Finovate provides accounting and tax services for Finnish small business owners, covering bookkeeping, VAT returns, payroll processing, and tax preparation. Whether you are a sole trader using simplified memo bookkeeping or a growing business that has crossed into double-entry accounting territory, Finovate's team handles the detail so you stay compliant without the stress. For light entrepreneurs, Finovate also offers a dedicated accounting service package that covers tax record management and filings from the ground up. Get in touch to find out how we can support your record-keeping needs.
FAQ
What are the most common examples of tax records in Finland?
The most common tax records include sales and purchase invoices, bank statements, payroll records, VAT returns, and income tax returns. All must be retained for at least six years under the Finnish Accounting Act.
How long must Finnish businesses keep tax records?
Finnish businesses must keep accounting records and vouchers for at least six years from the end of the financial year. Payroll and employment contracts must be kept for at least six years after employment ends.
Can Finnish businesses keep tax records digitally?
Yes.
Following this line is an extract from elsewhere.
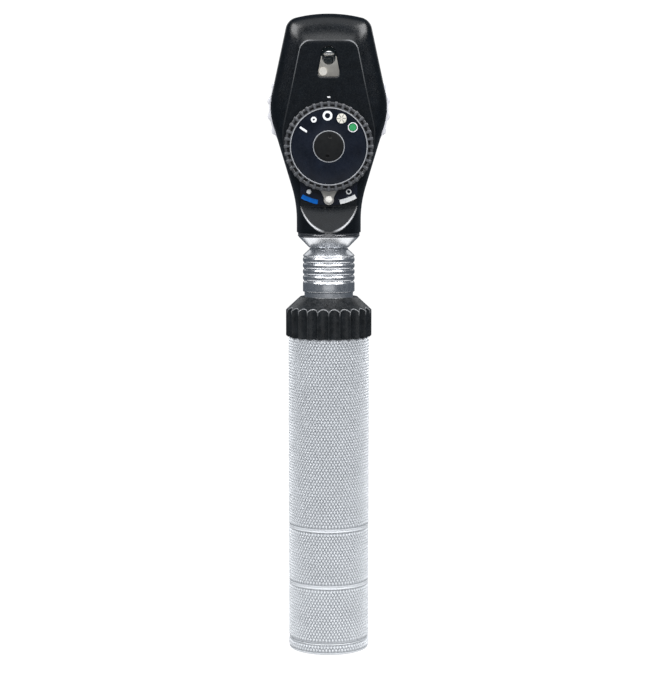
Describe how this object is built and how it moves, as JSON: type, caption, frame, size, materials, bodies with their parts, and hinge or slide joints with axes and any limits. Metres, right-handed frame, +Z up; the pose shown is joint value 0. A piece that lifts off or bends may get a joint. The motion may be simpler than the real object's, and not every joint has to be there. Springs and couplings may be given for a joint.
{
  "type": "ophthalmoscope",
  "caption": "Direct ophthalmoscope: lens-wheel head with aperture dial and filter lever on a knurled battery handle with a dimmer collar and quick-release sleeve.",
  "frame": {"origin": "centre of the flat underside of the screw cap, which the instrument stands on", "axes": "+Z up the handle's axis; -Y towards the patient, the side with the window and the aperture dial; +X to the right seen from that side"},
  "size_m": [0.0456, 0.032, 0.2379],
  "materials": {
    "knurled_aluminium": "satin anodised, diamond knurled",
    "turned_aluminium": "satin turned",
    "sleeve_silver": "fine satin anodised",
    "dark_chrome": "polished dark chrome",
    "steel": "satin",
    "spring_steel": "drawn wire",
    "contact_brass": "gold flashed",
    "collar_black": "satin moulded",
    "shell_black": "smooth satin moulded",
    "inner_black": "matt",
    "dial_black": "satin ribbed",
    "dial_gloss": "gloss printed disc",
    "scale_navy": "gloss printed plate",
    "print_white": "printed",
    "print_blue": "printed",
    "wheel_white": "translucent moulded",
    "board_green": "solder mask",
    "led_white": "moulded lamp",
    "mirror_face": "front-silvered",
    "pin_white": "smooth",
    "lens_glass": "polished",
    "green_glass": "polished",
    "blue_glass": "polished",
    "grey_glass": "polished",
    "soft_rubber": "soft moulded",
    "cell_wrap": "plain printed sleeve"
  },
  "bodies": {
    "handle": {"handle_tube": "knurled_aluminium", "neck_tube": "turned_aluminium", "battery_lower": "cell_wrap", "battery_upper": "cell_wrap", "top_contact": "contact_brass", "contact_carrier": "inner_black", "rheostat_board": "board_green", "lock_spring": "spring_steel", "lock_balls": "steel", "retaining_ring": "steel", "pin_spring": "spring_steel"},
    "cap_spring": {"battery_spring": "spring_steel"},
    "screw_cap": {"bottom_cap": "knurled_aluminium", "cap_o_ring": "soft_rubber"},
    "contact_pin": {"contact_pin": "contact_brass"},
    "dimmer": {"dimmer_ring": "collar_black", "dimmer_wiper": "contact_brass"},
    "release_sleeve": {"lock_sleeve": "sleeve_silver"},
    "head": {"head_plug": "steel", "plug_insulator": "inner_black", "head_contact": "contact_brass", "head_base": "turned_aluminium", "trim_ring": "dark_chrome", "led_board": "board_green", "led_lamp": "led_white", "light_tube": "inner_black", "condenser_lens": "lens_glass", "front_shell": "shell_black", "rear_shell": "shell_black", "shell_screws": "steel", "base_screw": "steel", "scale_plate": "scale_navy", "scale_marks": "print_white", "blue_arc": "print_blue", "index_mark": "print_white", "front_window": "lens_glass", "optics_frame": "inner_black", "projector_tube": "inner_black", "projector_lens": "lens_glass", "deflecting_mirror": "mirror_face", "mirror_pin": "pin_white", "wheel_axle": "steel", "detent_balls": "steel", "detent_springs": "spring_steel", "dial_cap": "dial_black", "eyepiece_ring": "soft_rubber", "dioptre_window": "lens_glass", "brow_rest": "soft_rubber"},
    "lens_wheel": {"lens_wheel": "wheel_white", "correction_lenses": "lens_glass"},
    "aperture_dial": {"aperture_dial": "dial_black", "dial_face": "dial_gloss", "dial_marks": "print_white", "redfree_filter": "green_glass", "star_graticule": "lens_glass"},
    "filter_lever": {"filter_lever": "steel", "lever_pin": "steel", "blue_filter": "blue_glass", "polarising_filter": "grey_glass"}
  },
  "joints": [
    {"name": "cap_travel", "type": "slide", "parent": "handle", "child": "cap_spring", "axis": [0, 0, -1], "range_m": [0, 0.006]},
    {"name": "cap_turn", "type": "hinge", "parent": "cap_spring", "child": "screw_cap", "pos_m": [0, 0, 0], "axis": [0, 0, -1], "range_deg": [0, 1440]},
    {"name": "pin_press", "type": "slide", "parent": "handle", "child": "contact_pin", "axis": [0, 0, -1], "range_m": [0, 0.0008], "stiffness_N_per_m": 600, "springref_m": -0.001, "deforming": ["pin_spring"]},
    {"name": "dimmer_turn", "type": "hinge", "parent": "handle", "child": "dimmer", "pos_m": [0, 0, 0.12], "axis": [0, 0, 1], "range_deg": [0, 110]},
    {"name": "sleeve_release", "type": "slide", "parent": "handle", "child": "release_sleeve", "axis": [0, 0, -1], "range_m": [0, 0.0016], "stiffness_N_per_m": 1500, "springref_m": -0.002, "deforming": ["lock_spring"]},
    {"name": "head_lift", "type": "slide", "parent": "handle", "child": "head", "axis": [0, 0, 1], "range_m": [0, 0.028]},
    {"name": "lens_turn", "type": "hinge", "parent": "head", "child": "lens_wheel", "pos_m": [0, 0.005, 0.2031], "axis": [0, 1, 0], "continuous": true},
    {"name": "aperture_turn", "type": "hinge", "parent": "head", "child": "aperture_dial", "pos_m": [0, -0.0087, 0.1891], "axis": [0, 1, 0], "range_deg": [-54, 54]},
    {"name": "filter_swing", "type": "hinge", "parent": "head", "child": "filter_lever", "pos_m": [0, -0.0065, 0.1891], "axis": [0, 1, 0], "range_deg": [-21, 21]}
  ],
  "couplings": [
    {"joint": "cap_travel", "follows": "cap_turn", "m_per_rad": 0.00023873}
  ]
}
Finland accepts electronic tax records as legally valid, provided they remain readable and accessible for the full six-year retention period, regardless of software changes.
What tax records do individuals need to keep in Finland?
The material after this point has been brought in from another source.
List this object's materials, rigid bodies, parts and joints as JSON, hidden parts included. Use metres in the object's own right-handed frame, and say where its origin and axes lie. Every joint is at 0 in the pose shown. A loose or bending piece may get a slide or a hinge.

Individuals should retain pay slips, interest and dividend statements, donation receipts, rental agreements, and any documents supporting deductions claimed on their annual tax return.
What is the difference between simplified bookkeeping and double-entry accounting records?
Simplified bookkeeping records cover cash income and expenses in chronological order with receipts. Double-entry accounting requires full ledgers, a trial balance, and financial statements including a balance sheet and profit and loss account.